Wednesday, May 18, 2011

Who Review: The Doctor's Wife

Fan-lore: "The Doctor's Wife" was proposed as an episode title all the way back in 1984. That was never the serial's real title (the real title was The Caves of Androzani); JN-T thought there was a leak in the production office and used the fake title as a means of exposing it.

Needless to say, I assumed something similar was going on here. It's Neil Gaiman, for crying out loud, I thought, it'll just be some celebrity guest-writer with a good plot and probably some throwbacks to the old series.

I was pleasantly surprised. So it's not really his wife, in that the person we meet in this episode is in no way related to Susan Foreman, but aw, bless, what a clever plot regardless.

In a nutshell: something knocks out the TARDIS's soul and puts it in a woman. She goes absolutely ape, but for about 40 minutes we get mad, talking TARDIS. It is mad, mad, mad, mad mad!

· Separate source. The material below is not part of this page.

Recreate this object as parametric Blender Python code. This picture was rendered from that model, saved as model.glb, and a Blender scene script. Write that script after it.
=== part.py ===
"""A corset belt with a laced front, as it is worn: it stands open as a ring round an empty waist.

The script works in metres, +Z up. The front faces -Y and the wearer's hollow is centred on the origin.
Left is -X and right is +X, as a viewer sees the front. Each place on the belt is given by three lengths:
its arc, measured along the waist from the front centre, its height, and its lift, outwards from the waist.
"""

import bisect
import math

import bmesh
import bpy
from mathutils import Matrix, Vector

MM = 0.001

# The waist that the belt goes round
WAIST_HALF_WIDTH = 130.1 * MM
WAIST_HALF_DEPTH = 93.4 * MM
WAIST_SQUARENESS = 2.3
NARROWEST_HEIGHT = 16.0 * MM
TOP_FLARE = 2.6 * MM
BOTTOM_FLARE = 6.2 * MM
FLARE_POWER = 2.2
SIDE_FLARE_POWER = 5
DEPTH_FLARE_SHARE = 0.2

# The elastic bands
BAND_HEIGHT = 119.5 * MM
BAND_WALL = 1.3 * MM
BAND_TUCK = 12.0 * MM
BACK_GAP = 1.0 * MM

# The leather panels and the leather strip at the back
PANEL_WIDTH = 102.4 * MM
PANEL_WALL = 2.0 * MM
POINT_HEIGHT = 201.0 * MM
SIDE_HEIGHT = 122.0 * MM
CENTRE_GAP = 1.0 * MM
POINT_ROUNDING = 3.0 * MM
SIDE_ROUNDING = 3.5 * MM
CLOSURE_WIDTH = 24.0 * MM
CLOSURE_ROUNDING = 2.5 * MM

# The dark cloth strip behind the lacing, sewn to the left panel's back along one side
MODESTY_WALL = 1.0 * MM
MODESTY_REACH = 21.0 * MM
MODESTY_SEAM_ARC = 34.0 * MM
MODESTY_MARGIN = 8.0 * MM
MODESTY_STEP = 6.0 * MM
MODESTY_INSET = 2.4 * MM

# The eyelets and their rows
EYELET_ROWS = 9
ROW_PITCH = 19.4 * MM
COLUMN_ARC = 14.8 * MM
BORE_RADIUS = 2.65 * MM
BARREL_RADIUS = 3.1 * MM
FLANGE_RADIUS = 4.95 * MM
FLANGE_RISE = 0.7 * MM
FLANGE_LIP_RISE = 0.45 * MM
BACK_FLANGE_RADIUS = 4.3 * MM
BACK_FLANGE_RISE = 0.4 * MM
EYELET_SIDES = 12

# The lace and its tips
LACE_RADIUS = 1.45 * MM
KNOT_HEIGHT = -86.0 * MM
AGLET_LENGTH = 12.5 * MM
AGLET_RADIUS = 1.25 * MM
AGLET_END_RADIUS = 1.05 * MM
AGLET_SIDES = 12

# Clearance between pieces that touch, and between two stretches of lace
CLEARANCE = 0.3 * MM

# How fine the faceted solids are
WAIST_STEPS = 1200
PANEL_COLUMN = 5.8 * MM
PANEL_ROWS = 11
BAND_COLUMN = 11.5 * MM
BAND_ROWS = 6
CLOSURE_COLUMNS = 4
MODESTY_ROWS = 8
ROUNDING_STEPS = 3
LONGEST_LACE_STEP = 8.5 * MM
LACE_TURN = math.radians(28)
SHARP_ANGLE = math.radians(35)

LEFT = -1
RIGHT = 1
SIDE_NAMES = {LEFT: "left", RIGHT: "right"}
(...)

In order to save his TARDIS, the Doctor must construct another TARDIS out of the remnants of broken TARDISes, which is a nifty thing. Less nifty is the sub-plot: Amy and Rory do a lot of running around the TARDIS's (that'd be the Doctor's one, or rather, the part of the Doctor's TARDIS that is not currently a woman) corridors while the villain plays tricks on them.

Now, Gaiman is a famous British author, so I kind of assume he's at least somewhat familiar with the old show. He should know that episodes with lots of running around inside the TARDIS are, um, not very good. (The Edge of Destruction and The Invasion of Time are blatant examples, and there's a case to be made for the first episode of Castrovalva as well.) This is the first time we've seen TARDIS corridors in the new series, and the result is... underwhelming. They look like something the proposed 90s show with McGann might have come up with.

Which brings me to my second complaint about the episode. It turns out all the old console rooms are stored somewhere in the TARDIS. This makes sense, and there's precedent for it (see The Masque of Mandragora, The Hand of Fear, The Deadly Assassin, and The Robots of Death). But I thought it was kind of... odd, really, to go out of their way to get 11, Amy and Rory into the Eccleston/Tennant console room. When they said that all the rooms were stored there, for one fleeting moment I thought we might get one of the classic rooms rendered in a 21st-century budget. And then they said that there were console rooms that hadn't even been used yet, and I thought "awesome!" But no, they trot out the "Coral" desktop, which the BBC has evidently kept in storage for some reason. Come on, guys, that's a massive set! Give it to the fan club and move on.

Third complaint: the minor characters are disposed of entirely too quickly and conveniently. Fourth complaint: the Doctor gets upset when it's clear that Idris is going to die, but he never once seems concerned for the woman Idris used to be before she got a TARDIS rammed into her brain.

Niggling complaints out of the way... I love the idea that the TARDIS stole the Doctor and not the other way around. Or rather both. It's the logical conclusion of the aforementioned disaster, The Edge of Destruction, which happens to be the very first time that the TARDIS's sentience is brought up.

"The Doctor's Wife" is the episode for all the Doctor/TARDIS shippers out there. You know who you are. It's a mad, mad, mad, mad, mad episode, where the last thing you should do is take anything seriously. I didn't think Gaiman could be this lighthearted - the closest parallel in his written work is Good Omens, and I chalked all the lighthearted bits in that up to Terry Pratchett after I'd read more of each author's solo work.

Aside from some random Chekhov's Guns being set up at the end, you could probablyuse this to introduce a Classic Who fan to Matt Smith. It doesn't rely on the season's arc for validity - rather, it relies on the series' mythology, the Doctor/TARDIS relationship in particular.

9 out of 10. A great concept let down by some downright terrible TARDIS corridors, this is nevertheless the greatest TARDIS-centric story ever made.